La neutralidad, el respeto a los derechos humanos y la libertad de expresión en las redes sociales están nuevamente en medio del debate público tras la violenta toma del Capitolio de los Estados Unidos —el pasado 6 de enero— por parte de exacerbados seguidores de Trump en Twitter, plataforma que decidió cerrarle su cuenta, así como Facebook, Instagram, Snapchat y más reciente YouTube.
Hubo seguidores que culparon a Twitter de no respetar la neutralidad, a lo que sus ejecutivos han respondido que se trató de un claro incumplimiento de sus políticas cuando se postearon estos “mensajes incendiarios” del expresidente. Para otros, lo más preocupante es que una empresa privada haya podido silenciar al hombre —en ese momento— más poderoso del mundo, privándolo de comunicarse con más de 80 millones de usuarios.
Y si en Estados Unidos se defiende, en Uganda este emporio tecnológico está en la posición de acusar luego que el Gobierno ordenara a todos los proveedores de internet bloquear el acceso de las redes sociales y de aplicaciones populares de mensajería, incluidas Facebook, Twitter y WhatsApp, 48 horas antes de las elecciones que se celebraron el pasado 14 de enero, porque la conversación en estas redes favorecía al candidato de la oposición, Bobi Wine.
La queja de Twitter fue inmediata: “Condenamos enérgicamente los cierres de Internet… (porque) son enormemente dañinos, violan los derechos humanos básicos y los principios de un Internet abierto”, una respuesta que para muchos resulta paradójica al compararla con los recientes hechos en Washington cuando fue la empresa la que decidió bloquear cuentas.
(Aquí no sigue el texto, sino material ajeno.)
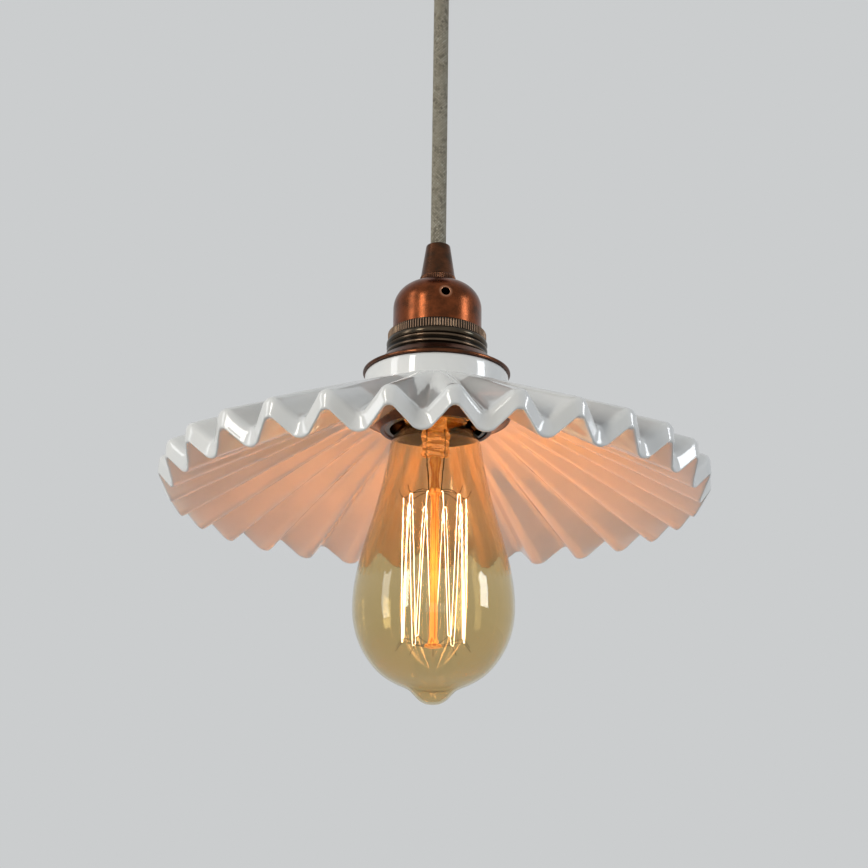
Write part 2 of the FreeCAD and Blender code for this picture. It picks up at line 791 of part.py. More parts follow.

¿Cómo dilucidar este conflicto sobre quién decide hasta dónde llega la libertad de opinión en estas plataformas? La verdad es que esta libertad está sujeta a límites, incluso en las sociedades democráticas más avanzadas, y resulta evidente la falta de legislación sobre las regulaciones que aplican las redes sociales, un oligopolio que decide sobre sus millones de usuarios.